*What to do*: The entries below are to be written out again without alteration.

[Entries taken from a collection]
═══

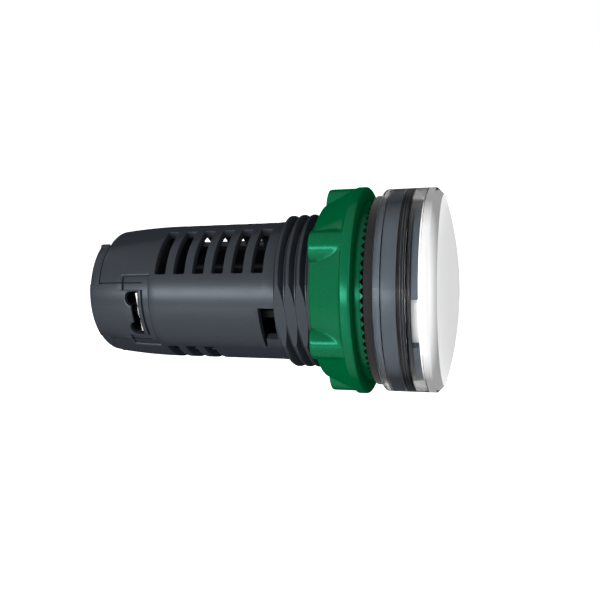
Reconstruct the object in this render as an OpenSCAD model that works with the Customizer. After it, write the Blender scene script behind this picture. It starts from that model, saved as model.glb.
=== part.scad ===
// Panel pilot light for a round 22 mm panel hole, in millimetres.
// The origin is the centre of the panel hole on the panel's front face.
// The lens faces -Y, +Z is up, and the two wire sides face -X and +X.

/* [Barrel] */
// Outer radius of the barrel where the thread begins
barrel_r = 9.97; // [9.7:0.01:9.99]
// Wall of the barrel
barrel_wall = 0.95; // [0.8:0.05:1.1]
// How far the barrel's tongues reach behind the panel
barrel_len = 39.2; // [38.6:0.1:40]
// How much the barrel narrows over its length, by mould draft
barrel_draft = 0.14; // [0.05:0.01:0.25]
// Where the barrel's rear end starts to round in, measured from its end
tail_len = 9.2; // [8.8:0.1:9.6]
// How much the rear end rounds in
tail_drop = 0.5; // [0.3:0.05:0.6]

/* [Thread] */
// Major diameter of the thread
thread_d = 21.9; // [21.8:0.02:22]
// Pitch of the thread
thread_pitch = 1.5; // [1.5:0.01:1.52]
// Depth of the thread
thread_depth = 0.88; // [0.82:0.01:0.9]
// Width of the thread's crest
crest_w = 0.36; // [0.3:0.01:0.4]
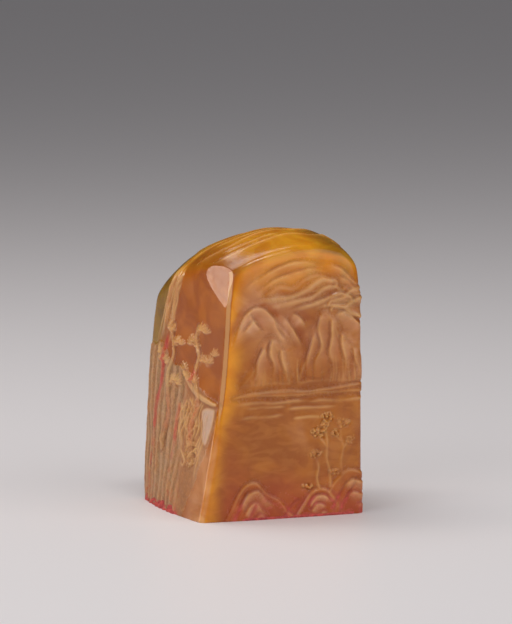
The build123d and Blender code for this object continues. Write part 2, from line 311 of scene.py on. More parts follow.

═══

*Written response*:
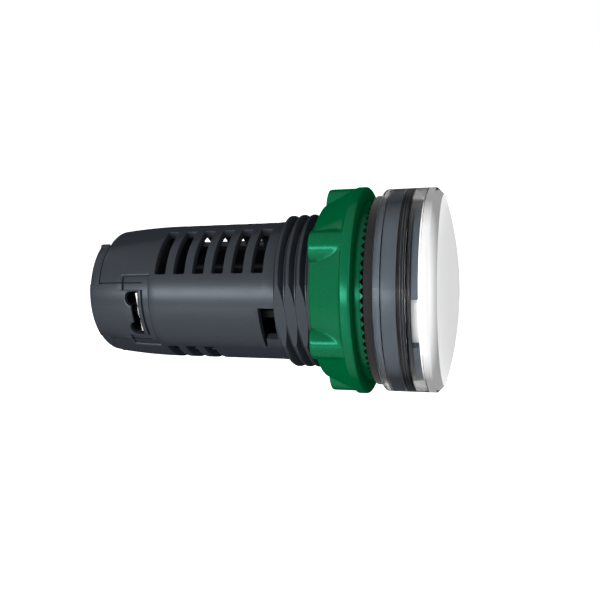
Reconstruct the object in this render as an OpenSCAD model that works with the Customizer. After it, write the Blender scene script behind this picture. It starts from that model, saved as model.glb.
=== part.scad ===
// Panel pilot light for a round 22 mm panel hole, in millimetres.
// The origin is the centre of the panel hole on the panel's front face.
// The lens faces -Y, +Z is up, and the two wire sides face -X and +X.

/* [Barrel] */
// Outer radius of the barrel where the thread begins
barrel_r = 9.97; // [9.7:0.01:9.99]
// Wall of the barrel
barrel_wall = 0.95; // [0.8:0.05:1.1]
// How far the barrel's tongues reach behind the panel
barrel_len = 39.2; // [38.6:0.1:40]
// How much the barrel narrows over its length, by mould draft
barrel_draft = 0.14; // [0.05:0.01:0.25]
// Where the barrel's rear end starts to round in, measured from its end
tail_len = 9.2; // [8.8:0.1:9.6]
// How much the rear end rounds in
tail_drop = 0.5; // [0.3:0.05:0.6]

/* [Thread] */
// Major diameter of the thread
thread_d = 21.9; // [21.8:0.02:22]
// Pitch of the thread
thread_pitch = 1.5; // [1.5:0.01:1.52]
// Depth of the thread
thread_depth = 0.88; // [0.82:0.01:0.9]
// Width of the thread's crest
crest_w = 0.36; // [0.3:0.01:0.4]
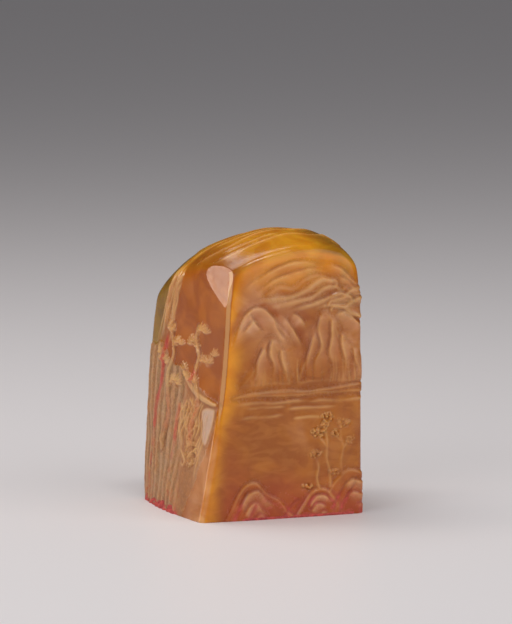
The build123d and Blender code for this object continues. Write part 2, from line 311 of scene.py on. More parts follow.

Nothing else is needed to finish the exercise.